The Feminist Encyclopedia of German Literature

The Feminist Encyclopedia of German Literature

The Feminist Encyclopedia of German Literature

The Feminist Encyclopedia of German Literature

Synopsis

Today, a multiplicity of feminist approaches has become an integral part of the fields of German literary and cultural studies. This comprehensive reference provides a much needed synthesis of the contribution women have made to German literature and culture. In entries for more than 500 topics, the volume surveys literary periods, epochs, and genres; critical approaches and theories; important authors and works; female stereotypes; laws and historical developments; literary concepts and themes; and organizations and archives relevant to women and women's studies.

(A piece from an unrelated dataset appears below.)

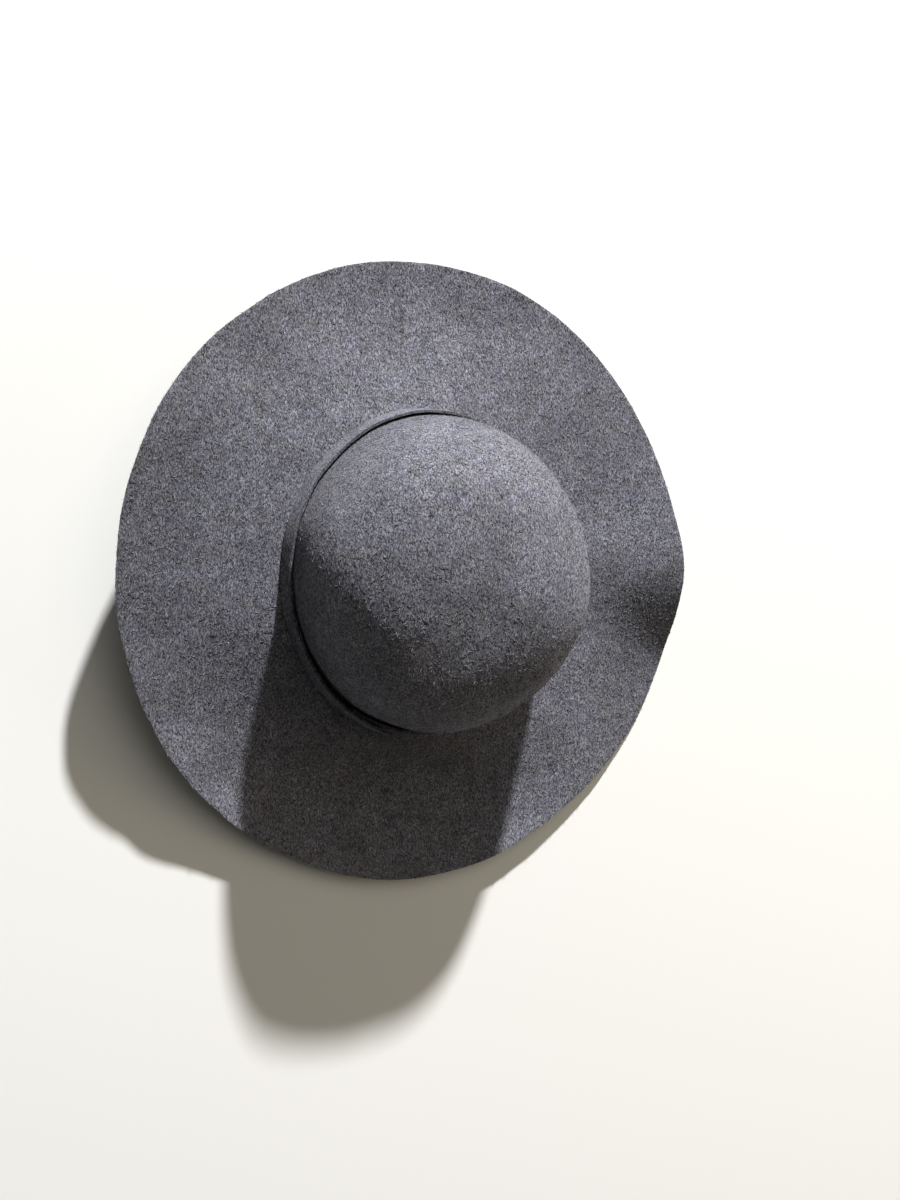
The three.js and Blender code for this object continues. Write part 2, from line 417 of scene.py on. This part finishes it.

Each entry offers a concise identification of the term, a discussion of its significance, and a bibliography of works for further reading.

Excerpt

The Feminist Encyclopedia of German Literature is the result of a truly collaborative effort that involved 2 editors, 3 research assistants, and more than 100 contributors. Many scholars not only wrote entries for the volume but also helped to shape it by suggesting additional entries. We have benefited enormously from their expertise, and we feel privileged that we as editors were in a position to consolidate the wealth of existing feminist research in this volume.

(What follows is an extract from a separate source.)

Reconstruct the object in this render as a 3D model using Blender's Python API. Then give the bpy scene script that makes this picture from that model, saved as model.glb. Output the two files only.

In conceptualizing the scope, content, and organization of The Feminist Encyclopedia, we sought to respond to the ongoing transition of the discipline Germanistik to the more broadly conceived field of German studies: in addition to entries that focus on aspects of literary history, literary practice, and theory, we have included many entries that draw on related disciplines such as film studies, history, music, fine arts, cultural anthropology, psychology, sociology, and political science, as well as entries that either discuss or utilize interdisciplinary approaches (e.g., Cultural Studies, Postcolonialism, Trivial Literature, and Vampirism). In the process of selecting the actual list of entry headings, we also consulted existing reference works in the fields of literary studies and women's studies.

Contributors were initially recruited at the 1993 Women in German convention and through the Women in German Newsletter (Fall 1993). We also wrote to a large number of experts in the fields of German literature, film, and women's studies and requested further recommendations for contributors and/or entry headings. The result was a vast group of contributing scholars who represent various approaches and methodologies. In the editing process, we have aimed at establishing a relative coherence that we deemed essential for a reference . . .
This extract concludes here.